İslami öğretiler sağlıklı ve yararlı besinlerin tüketilmesi ve zararlı maddelerin yenmemesini tavsiye ediyor. Bir çok İslami rivayette de bu konuya vurgu yapılırken, bir çok besin maddesinin yararlarına işaret ediliyor. Örneğin İmam Rıza –as- Zehbiye risalede zararlı besinlerden uzak durma zarureti hakkında şöyle buyuruyor: cahil insanların, biz zararlı olduğu söylenen bu yemek veya içeceklerden defalarca içtik ve yedik ve bir zarar görmedik; bu yüzden tabiplerin tavsiyelerine ihtiyacımız yok; bu yüzden bundan sonra da aynı yiyecek ve tatlıları tüketeceğiz, diyenlerin sözlerine aldırmayın. Böyle konuşan şahıs, tıpkı hayvanlar gibi şuursuzdur ve faydalı şeyleri zararlı olanlardan teşhis edemiyor. Onun hikayesi tıpkı bir kere hırsızlık yapıp da tutuklanmayan, bu yüzden hırsızlığa devam, ta ki tutuklanıp ağır bir ceza ile mükafatlandırılana benziyorlar. Fakat eğer ilk hırsızlık yaptığında tutuklansaydı daha hafif mükafatla cezalandırılırdı. İnsan da birkaç kez zararlı yiyecek ve tatlılardan zarar görmeyince cesaretleniyor fakat sonuçta tedavisi olmayan tehlikeli hastalıklara yakalanıyor.

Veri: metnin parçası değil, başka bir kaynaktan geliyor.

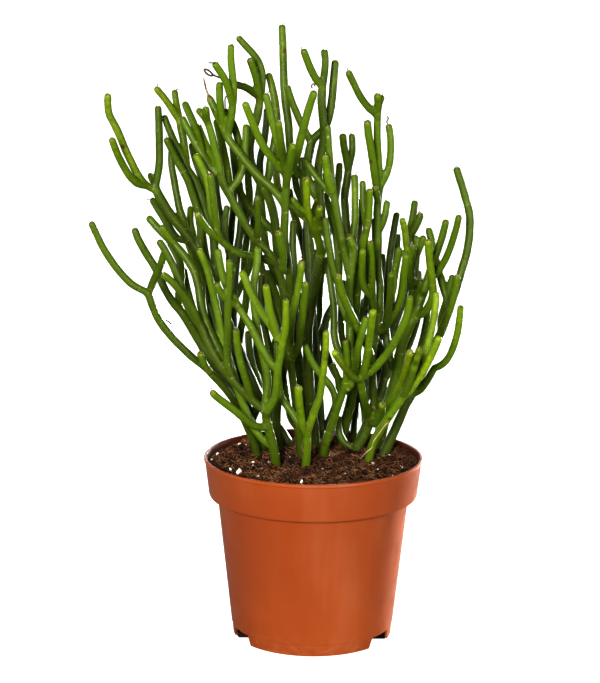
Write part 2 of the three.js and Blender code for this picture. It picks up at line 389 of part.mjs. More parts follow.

İslami beslenme tarzında yemeğin leziz olmasına vurgu yapmak yerine önemli olan konu vücut sağlığı ve uzunca yaşamaktır. Bu temel ilke, İslami kültürde yemeklerin leziz olmaması veya leziz yemeklerin yenmemesi anlamında değildir; nitekim bir rivayette şöyle okuyoruz: İştahsız olduğunuz yemeği yemeyin, zira bu iş, insanın aptallığı ve aylaklığına sebep olur.

Diğer yandan da her zaman vücut salığı öncelikli konu olarak önem taşıyor, sırf leziz olması nedeni ile insanın sağlığına zarar veren yemekler yenmemeli. Nitekim Masumlardan naklen bir rivayette şöyle okuyoruz: Zararlı olduğunu bildiğin şeyi asla yeme ve asla hevesini, bedeninin sağlığı ve rahatlığına tercih etme.

İslam dini açısından yemek yemek, sağlığın korunması, daha iyi bir yaşam ve Allah ibadeti için güç kazanmak içindir. Nitekim Emir-ul müminin hz. Ali –as- bu konuda uyarıda bulunarak şöyle buyurmuştur: Yemek için yaşama, yaşamak için yemek ye.